### Raw data
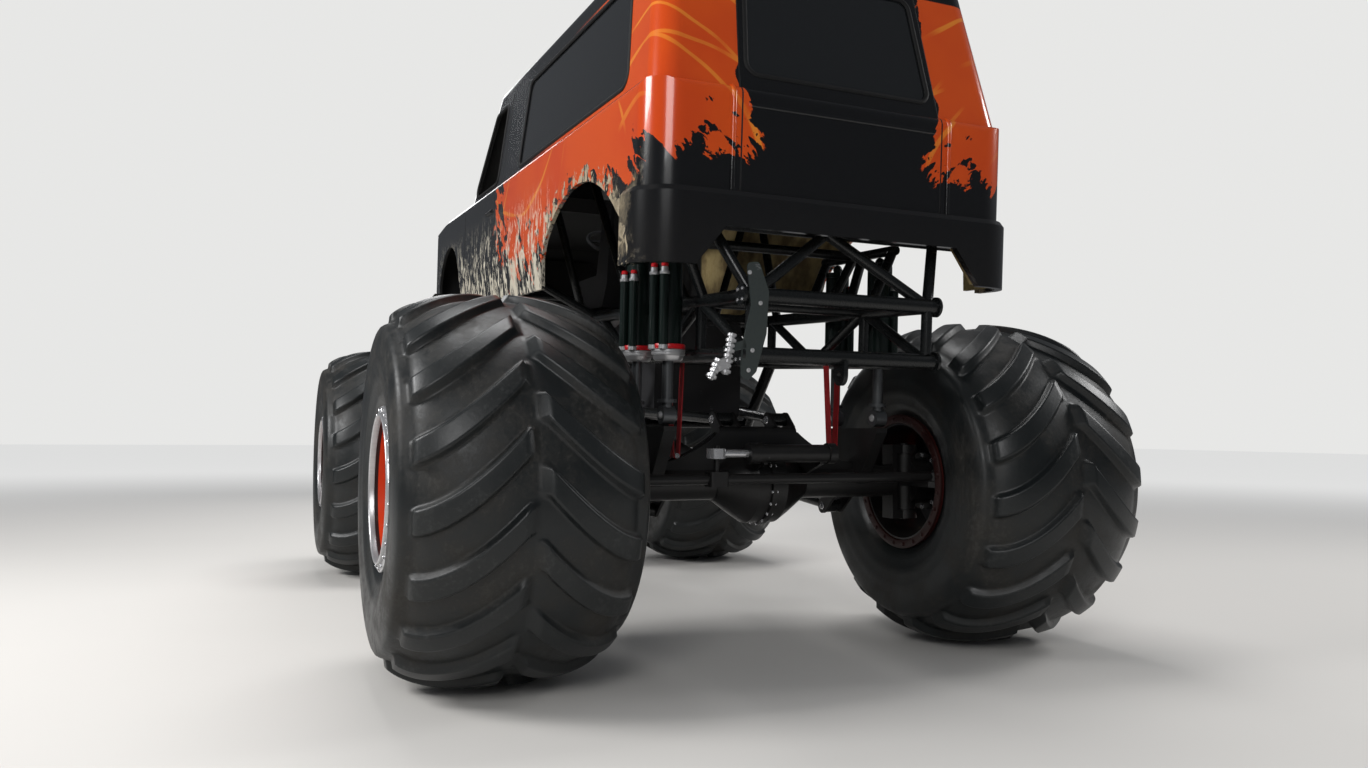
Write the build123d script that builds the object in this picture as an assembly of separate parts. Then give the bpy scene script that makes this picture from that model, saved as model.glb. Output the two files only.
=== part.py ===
from build123d import *
from math import cos, hypot, pi, radians, sin
import os

# Monster truck. Millimetres and degrees, +X forward, +Y left, +Z up.
# The origin is on the ground, midway between the four wheels.

# Stance
WHEELBASE = 3600
TRACK = 2600
RAKE = 3.0
RAKE_Z = 1500

# Tyres and wheels
TYRE_D = 1676
TYRE_W = 1000
TYRE_LUGS = 18
LUG_H = 34
LUG_START = 30
RIM_SEAT_R = 306
RIM_WALL = 14
RIM_W = 914
RIM_FLANGE_R = 345
DISC_OFFSET = -150
DISC_T = 22
DISC_WINDOW_R = 34
DISC_WINDOWS = 8
HUB_R = 185
HUB_CAP_R = 140
HUB_OUT = 60
HUB_CAP_T = 32
HUB_NECK_R = 118
SPINDLE_R = 70
SPINDLE_L = 280
SEAT_GAP = 0.3
RUNNING = 0.05

# Steering: king pins stand at the wheels' inner rims
KINGPIN_Y = 870
KINGPIN_R = 20
TRUNNION_R = 55
TRUNNION_H = 290
YOKE_EAR_T = 42
YOKE_EAR_R = 62
EAR_GAP = 2
DRUM_R = 118
DRUM_L = 115
FLANGE_R = 150
FLANGE_T = 20
FLANGE_GAP = 6
ARM_R = 250
ARM_T = 30
STEER_MAX = 20
STUD_R = 14
TIE_ROD_R = 24
TIE_EYE_R = 36
TIE_EYE_H = 40
TIE_ROD_UP = 34
RAM_UP = 150
RAM_R = 42
RAM_L = 460
RAM_ROD_R = 18
RAM_PIN_Y = 330
RAM_EYE_R = 44
RAM_EYE_H = 46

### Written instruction
Search the lines for "from". Copy each line that has it.

### Task output
Write the build123d script that builds the object in this picture as an assembly of separate parts. Then give the bpy scene script that makes this picture from that model, saved as model.glb. Output the two files only.
from build123d import *
from math import cos, hypot, pi, radians, sin